Python将可变变量append至list,如何保证list中原数据不被修改
背景
先来看一段代码
import pysnooper
@pysnooper.snoop('debug.log')
def functionA():
family = {
'father': 'Tony',
'Mother': 'Mercy',
'children': '',
'age': ''
}
children_list = ['Jack','Tom','Peny']
age_list = ['4','8','16']
family_Members = []
for i in range(len(children_list)):
family['children'] = children_list[i]
family['age'] = age_list[i]
family_Members.append(family)
return family_Members
if __name__ == '__main__':
print(functionA())
我理想中的效果是这样的
[{'father': 'Tony', 'Mother': 'Mercy', 'children': 'Jack', 'age': '4'},
{'father': 'Tony', 'Mother': 'Mercy', 'children': 'Tom', 'age': '8'},
{'father': 'Tony', 'Mother': 'Mercy', 'children': 'Peny', 'age': '16'}]
实际是这样的
[{'father': 'Tony', 'Mother': 'Mercy', 'children': 'Peny', 'age': '16'},
{'father': 'Tony', 'Mother': 'Mercy', 'children': 'Peny', 'age': '16'},
{'father': 'Tony', 'Mother': 'Mercy', 'children': 'Peny', 'age': '16'}]

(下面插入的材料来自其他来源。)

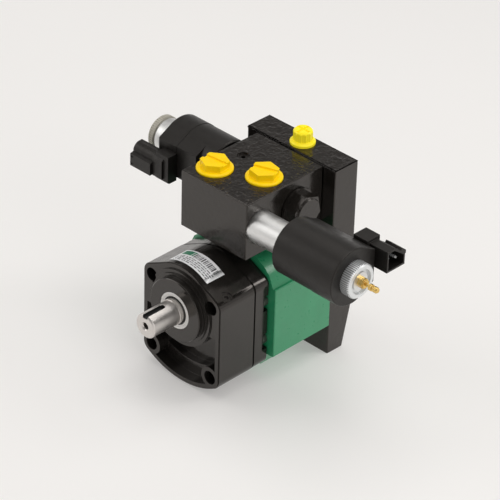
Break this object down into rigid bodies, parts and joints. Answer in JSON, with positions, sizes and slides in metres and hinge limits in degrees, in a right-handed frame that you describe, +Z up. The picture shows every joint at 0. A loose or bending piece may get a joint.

打断点,或者像我使用pysnooper生成一个debug.log,会发现family['children'] = children_list[i]
不仅将family中children的值更新了,同时也将family_Members中family['children']的值修改了
15:16:53.422115 line 15 for i in range(len(children_list)):
New var:....... i = 0
15:16:53.424112 line 16 family['children'] = children_list[i]
Modified var:.. family = {'father': 'Tony', 'Mother': 'Mercy', 'children': 'Jack', 'age': ''}
15:16:53.425107 line 17 family['age'] = age_list[i]
Modified var:.. family = {'father': 'Tony', 'Mother': 'Mercy', 'children': 'Jack', 'age': '4'}
15:16:53.426105 line 18 family_Members.append(family)
Modified var:.. family_Members = [{'father': 'Tony', 'Mother': 'Mercy', 'children': 'Jack', 'age': '4'}]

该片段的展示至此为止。